Early-generation sealed units with degraded seals and aluminium spacer bars are increasingly difficult to justify. As gas fills dissipate and condensation forms between panes, both thermal efficiency and comfort decline. In EPC modelling terms, these systems contribute measurable heat loss. In lived terms, they feel cold and draughty.

Non-thermally broken aluminium frames sit in a similar position. Without an insulating barrier within the profile, heat transfer through the frame can be significant. In 2026, such systems stand noticeably apart from contemporary thermally broken alternatives. The performance gap is no longer marginal — it is structural.

Poor installation is another quiet liability.

Even high-specification glazing can underperform if poorly sealed or incorrectly integrated into the building fabric. Air leakage around frames, inadequate insulation at reveals and careless detailing undermine theoretical efficiency gains. As standards tighten, tolerance for substandard installation narrows.

Basic, entry-level frames designed purely around cost may also face increasing scrutiny. As EPC bands influence perception and resale, homeowners and landlords alike are becoming more cautious about minimal compliance solutions. The market is beginning to reward durable, thermally robust systems over short-term economy.

The shift, therefore, is not towards the extinction of specific window types, but towards the retirement of outdated iterations.
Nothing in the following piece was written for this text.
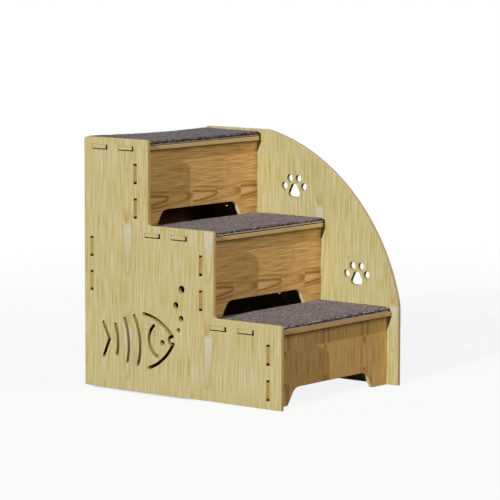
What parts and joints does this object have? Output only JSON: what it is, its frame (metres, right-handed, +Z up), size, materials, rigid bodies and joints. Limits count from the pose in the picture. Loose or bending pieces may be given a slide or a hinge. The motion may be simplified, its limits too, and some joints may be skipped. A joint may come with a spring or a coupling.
{
  "type": "pet stairs",
  "caption": "Flat-board pet steps with tab-and-slot joints, carpet mats on the treads, a stepped side with a fish skeleton cut-out and a tall curved guard side with paw cut-outs.",
  "frame": {"origin": "on the floor under the middle of the whole object's box", "axes": "+Z up; -Y is the front, where the lowest step is; the stepped side panel stands at -X and the tall guard panel at +X"},
  "size_m": [0.35, 0.45, 0.45],
  "materials": {
    "side_board": "pale yellow wood-grain board, satin",
    "tread_board": "light tan board with bare sanded edges",
    "riser_board": "warm tan wood-grain board, satin",
    "mat": "grey-mauve low loop pile carpet"
  },
  "bodies": {
    "root": {"left_side_panel": "side_board", "right_guard_panel": "side_board", "low_tread": "tread_board", "middle_tread": "tread_board", "top_tread": "tread_board", "low_riser": "riser_board", "middle_riser": "riser_board", "top_riser": "riser_board", "back_board": "riser_board", "low_mat": "mat", "middle_mat": "mat", "top_mat": "mat"}
  },
  "joints": []
}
Windows that fail to meet modern thermal expectations, that lack airtight detailing, or that degrade prematurely are likely to recede. Those that evolve — incorporating improved spacer technology, refined thermal breaks and better installation standards — will remain entirely viable.

EPC pressure is acting less as a prohibition and more as a filter.

It is raising the baseline of acceptable performance. In doing so, it narrows the space for underperforming legacy products while leaving room for well-specified, context-appropriate solutions.

Obsolescence, in this landscape, is not about material or pane count. It is about quality — and whether a system can genuinely support the comfort and efficiency expectations of contemporary homes.